* _DATA BLOCK_:
##########
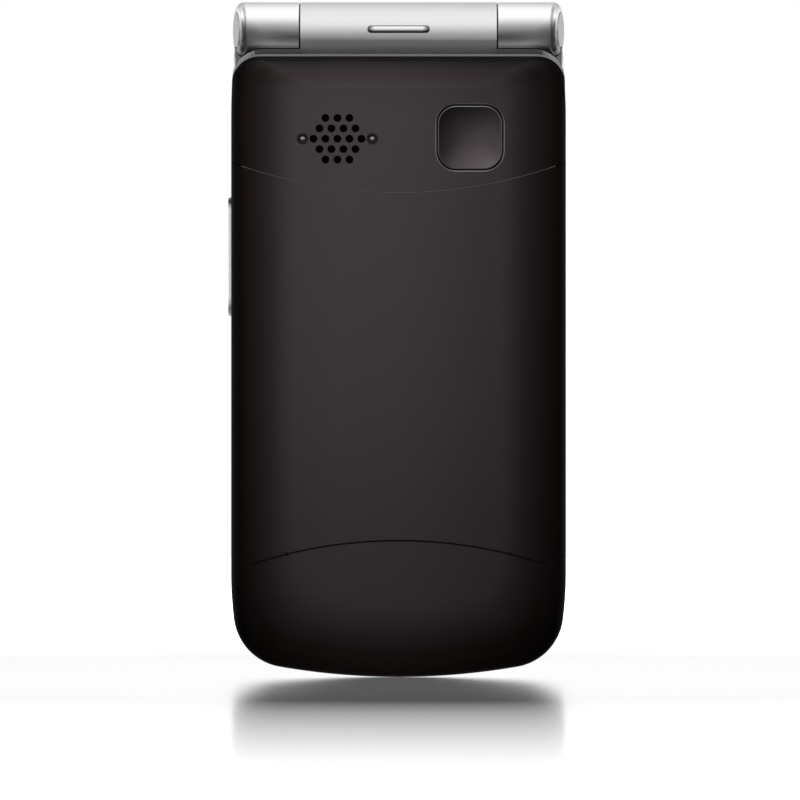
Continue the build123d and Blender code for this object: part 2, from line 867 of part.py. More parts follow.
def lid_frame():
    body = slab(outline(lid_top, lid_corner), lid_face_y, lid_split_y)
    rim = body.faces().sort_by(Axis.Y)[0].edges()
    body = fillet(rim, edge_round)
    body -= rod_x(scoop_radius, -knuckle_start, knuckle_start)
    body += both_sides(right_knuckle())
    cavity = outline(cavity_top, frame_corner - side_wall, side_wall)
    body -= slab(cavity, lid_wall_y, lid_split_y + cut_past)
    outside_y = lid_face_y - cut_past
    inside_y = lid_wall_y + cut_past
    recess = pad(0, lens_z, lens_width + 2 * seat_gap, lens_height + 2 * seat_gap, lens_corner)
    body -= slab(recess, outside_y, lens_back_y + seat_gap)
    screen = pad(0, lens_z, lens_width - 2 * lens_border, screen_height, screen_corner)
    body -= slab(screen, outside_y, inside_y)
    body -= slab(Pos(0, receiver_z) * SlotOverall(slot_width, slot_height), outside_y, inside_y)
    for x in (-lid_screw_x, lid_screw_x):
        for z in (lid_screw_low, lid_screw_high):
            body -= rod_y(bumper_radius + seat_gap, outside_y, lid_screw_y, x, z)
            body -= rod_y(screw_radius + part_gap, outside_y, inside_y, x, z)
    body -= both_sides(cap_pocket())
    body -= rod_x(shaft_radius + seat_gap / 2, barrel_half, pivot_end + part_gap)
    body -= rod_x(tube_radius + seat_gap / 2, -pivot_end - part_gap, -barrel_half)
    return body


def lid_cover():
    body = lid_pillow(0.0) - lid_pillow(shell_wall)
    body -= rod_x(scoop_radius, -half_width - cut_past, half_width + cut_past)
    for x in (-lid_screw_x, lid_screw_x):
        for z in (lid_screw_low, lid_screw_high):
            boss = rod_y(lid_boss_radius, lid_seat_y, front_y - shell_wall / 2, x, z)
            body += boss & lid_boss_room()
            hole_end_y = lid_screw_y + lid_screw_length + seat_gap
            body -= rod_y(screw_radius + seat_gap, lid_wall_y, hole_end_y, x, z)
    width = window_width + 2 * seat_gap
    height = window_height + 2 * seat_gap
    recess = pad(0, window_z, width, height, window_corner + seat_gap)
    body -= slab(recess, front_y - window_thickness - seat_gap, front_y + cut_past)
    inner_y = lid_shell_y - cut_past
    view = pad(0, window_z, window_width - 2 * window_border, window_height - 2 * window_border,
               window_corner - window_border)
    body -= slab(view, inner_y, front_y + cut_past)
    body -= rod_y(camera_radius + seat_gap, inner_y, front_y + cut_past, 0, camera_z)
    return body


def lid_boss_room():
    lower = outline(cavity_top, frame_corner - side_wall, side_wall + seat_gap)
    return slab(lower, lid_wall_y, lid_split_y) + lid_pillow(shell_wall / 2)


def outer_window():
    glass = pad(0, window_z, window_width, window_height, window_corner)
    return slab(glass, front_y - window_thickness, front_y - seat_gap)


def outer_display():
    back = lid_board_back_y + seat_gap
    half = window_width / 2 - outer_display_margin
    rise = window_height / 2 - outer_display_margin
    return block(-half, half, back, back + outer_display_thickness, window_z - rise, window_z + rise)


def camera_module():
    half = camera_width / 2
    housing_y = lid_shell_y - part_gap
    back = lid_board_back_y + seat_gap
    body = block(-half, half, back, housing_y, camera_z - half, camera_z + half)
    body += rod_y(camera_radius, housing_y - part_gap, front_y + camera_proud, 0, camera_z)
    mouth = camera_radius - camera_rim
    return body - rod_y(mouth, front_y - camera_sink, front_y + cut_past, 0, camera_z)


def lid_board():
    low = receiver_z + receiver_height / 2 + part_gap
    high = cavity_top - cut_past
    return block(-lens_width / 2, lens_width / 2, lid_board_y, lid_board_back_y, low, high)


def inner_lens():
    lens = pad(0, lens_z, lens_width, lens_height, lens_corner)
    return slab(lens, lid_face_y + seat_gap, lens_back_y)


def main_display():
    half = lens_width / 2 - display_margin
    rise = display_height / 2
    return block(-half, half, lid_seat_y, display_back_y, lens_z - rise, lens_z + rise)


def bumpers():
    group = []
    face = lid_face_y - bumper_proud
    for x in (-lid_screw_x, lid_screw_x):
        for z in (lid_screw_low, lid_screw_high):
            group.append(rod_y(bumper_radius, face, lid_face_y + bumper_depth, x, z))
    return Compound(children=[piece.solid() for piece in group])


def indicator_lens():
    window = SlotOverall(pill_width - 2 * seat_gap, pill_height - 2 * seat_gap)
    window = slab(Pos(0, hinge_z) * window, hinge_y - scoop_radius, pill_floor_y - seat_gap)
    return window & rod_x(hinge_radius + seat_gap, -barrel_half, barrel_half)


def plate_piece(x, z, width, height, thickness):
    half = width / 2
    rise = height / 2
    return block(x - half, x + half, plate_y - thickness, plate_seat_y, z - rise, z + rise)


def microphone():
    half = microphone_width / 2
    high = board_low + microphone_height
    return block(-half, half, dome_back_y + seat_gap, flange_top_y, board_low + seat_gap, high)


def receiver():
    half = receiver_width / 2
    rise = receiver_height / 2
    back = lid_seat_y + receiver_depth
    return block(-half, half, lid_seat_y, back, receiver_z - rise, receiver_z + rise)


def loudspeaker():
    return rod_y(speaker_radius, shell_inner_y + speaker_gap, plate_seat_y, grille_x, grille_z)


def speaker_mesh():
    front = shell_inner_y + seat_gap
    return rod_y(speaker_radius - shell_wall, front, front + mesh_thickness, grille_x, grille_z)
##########
* _REQUIREMENT_:
Please reproduce each line exactly as written.

* _WRITTEN SOLUTION_:
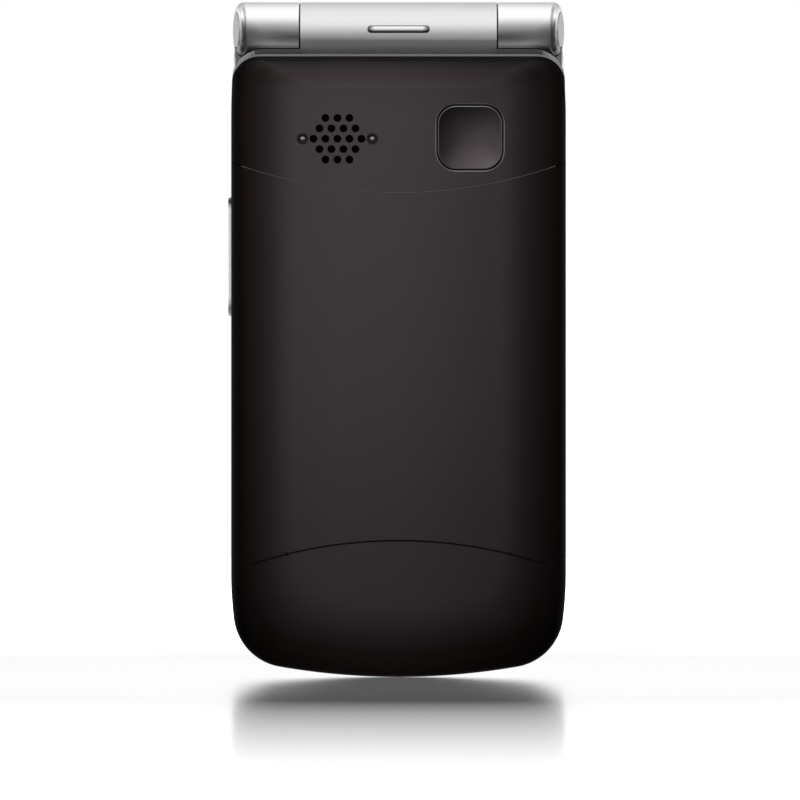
Continue the build123d and Blender code for this object: part 2, from line 867 of part.py. More parts follow.
def lid_frame():
    body = slab(outline(lid_top, lid_corner), lid_face_y, lid_split_y)
    rim = body.faces().sort_by(Axis.Y)[0].edges()
    body = fillet(rim, edge_round)
    body -= rod_x(scoop_radius, -knuckle_start, knuckle_start)
    body += both_sides(right_knuckle())
    cavity = outline(cavity_top, frame_corner - side_wall, side_wall)
    body -= slab(cavity, lid_wall_y, lid_split_y + cut_past)
    outside_y = lid_face_y - cut_past
    inside_y = lid_wall_y + cut_past
    recess = pad(0, lens_z, lens_width + 2 * seat_gap, lens_height + 2 * seat_gap, lens_corner)
    body -= slab(recess, outside_y, lens_back_y + seat_gap)
    screen = pad(0, lens_z, lens_width - 2 * lens_border, screen_height, screen_corner)
    body -= slab(screen, outside_y, inside_y)
    body -= slab(Pos(0, receiver_z) * SlotOverall(slot_width, slot_height), outside_y, inside_y)
    for x in (-lid_screw_x, lid_screw_x):
        for z in (lid_screw_low, lid_screw_high):
            body -= rod_y(bumper_radius + seat_gap, outside_y, lid_screw_y, x, z)
            body -= rod_y(screw_radius + part_gap, outside_y, inside_y, x, z)
    body -= both_sides(cap_pocket())
    body -= rod_x(shaft_radius + seat_gap / 2, barrel_half, pivot_end + part_gap)
    body -= rod_x(tube_radius + seat_gap / 2, -pivot_end - part_gap, -barrel_half)
    return body


def lid_cover():
    body = lid_pillow(0.0) - lid_pillow(shell_wall)
    body -= rod_x(scoop_radius, -half_width - cut_past, half_width + cut_past)
    for x in (-lid_screw_x, lid_screw_x):
        for z in (lid_screw_low, lid_screw_high):
            boss = rod_y(lid_boss_radius, lid_seat_y, front_y - shell_wall / 2, x, z)
            body += boss & lid_boss_room()
            hole_end_y = lid_screw_y + lid_screw_length + seat_gap
            body -= rod_y(screw_radius + seat_gap, lid_wall_y, hole_end_y, x, z)
    width = window_width + 2 * seat_gap
    height = window_height + 2 * seat_gap
    recess = pad(0, window_z, width, height, window_corner + seat_gap)
    body -= slab(recess, front_y - window_thickness - seat_gap, front_y + cut_past)
    inner_y = lid_shell_y - cut_past
    view = pad(0, window_z, window_width - 2 * window_border, window_height - 2 * window_border,
               window_corner - window_border)
    body -= slab(view, inner_y, front_y + cut_past)
    body -= rod_y(camera_radius + seat_gap, inner_y, front_y + cut_past, 0, camera_z)
    return body


def lid_boss_room():
    lower = outline(cavity_top, frame_corner - side_wall, side_wall + seat_gap)
    return slab(lower, lid_wall_y, lid_split_y) + lid_pillow(shell_wall / 2)


def outer_window():
    glass = pad(0, window_z, window_width, window_height, window_corner)
    return slab(glass, front_y - window_thickness, front_y - seat_gap)


def outer_display():
    back = lid_board_back_y + seat_gap
    half = window_width / 2 - outer_display_margin
    rise = window_height / 2 - outer_display_margin
    return block(-half, half, back, back + outer_display_thickness, window_z - rise, window_z + rise)


def camera_module():
    half = camera_width / 2
    housing_y = lid_shell_y - part_gap
    back = lid_board_back_y + seat_gap
    body = block(-half, half, back, housing_y, camera_z - half, camera_z + half)
    body += rod_y(camera_radius, housing_y - part_gap, front_y + camera_proud, 0, camera_z)
    mouth = camera_radius - camera_rim
    return body - rod_y(mouth, front_y - camera_sink, front_y + cut_past, 0, camera_z)


def lid_board():
    low = receiver_z + receiver_height / 2 + part_gap
    high = cavity_top - cut_past
    return block(-lens_width / 2, lens_width / 2, lid_board_y, lid_board_back_y, low, high)


def inner_lens():
    lens = pad(0, lens_z, lens_width, lens_height, lens_corner)
    return slab(lens, lid_face_y + seat_gap, lens_back_y)


def main_display():
    half = lens_width / 2 - display_margin
    rise = display_height / 2
    return block(-half, half, lid_seat_y, display_back_y, lens_z - rise, lens_z + rise)


def bumpers():
    group = []
    face = lid_face_y - bumper_proud
    for x in (-lid_screw_x, lid_screw_x):
        for z in (lid_screw_low, lid_screw_high):
            group.append(rod_y(bumper_radius, face, lid_face_y + bumper_depth, x, z))
    return Compound(children=[piece.solid() for piece in group])


def indicator_lens():
    window = SlotOverall(pill_width - 2 * seat_gap, pill_height - 2 * seat_gap)
    window = slab(Pos(0, hinge_z) * window, hinge_y - scoop_radius, pill_floor_y - seat_gap)
    return window & rod_x(hinge_radius + seat_gap, -barrel_half, barrel_half)


def plate_piece(x, z, width, height, thickness):
    half = width / 2
    rise = height / 2
    return block(x - half, x + half, plate_y - thickness, plate_seat_y, z - rise, z + rise)


def microphone():
    half = microphone_width / 2
    high = board_low + microphone_height
    return block(-half, half, dome_back_y + seat_gap, flange_top_y, board_low + seat_gap, high)


def receiver():
    half = receiver_width / 2
    rise = receiver_height / 2
    back = lid_seat_y + receiver_depth
    return block(-half, half, lid_seat_y, back, receiver_z - rise, receiver_z + rise)


def loudspeaker():
    return rod_y(speaker_radius, shell_inner_y + speaker_gap, plate_seat_y, grille_x, grille_z)


def speaker_mesh():
    front = shell_inner_y + seat_gap
    return rod_y(speaker_radius - shell_wall, front, front + mesh_thickness, grille_x, grille_z)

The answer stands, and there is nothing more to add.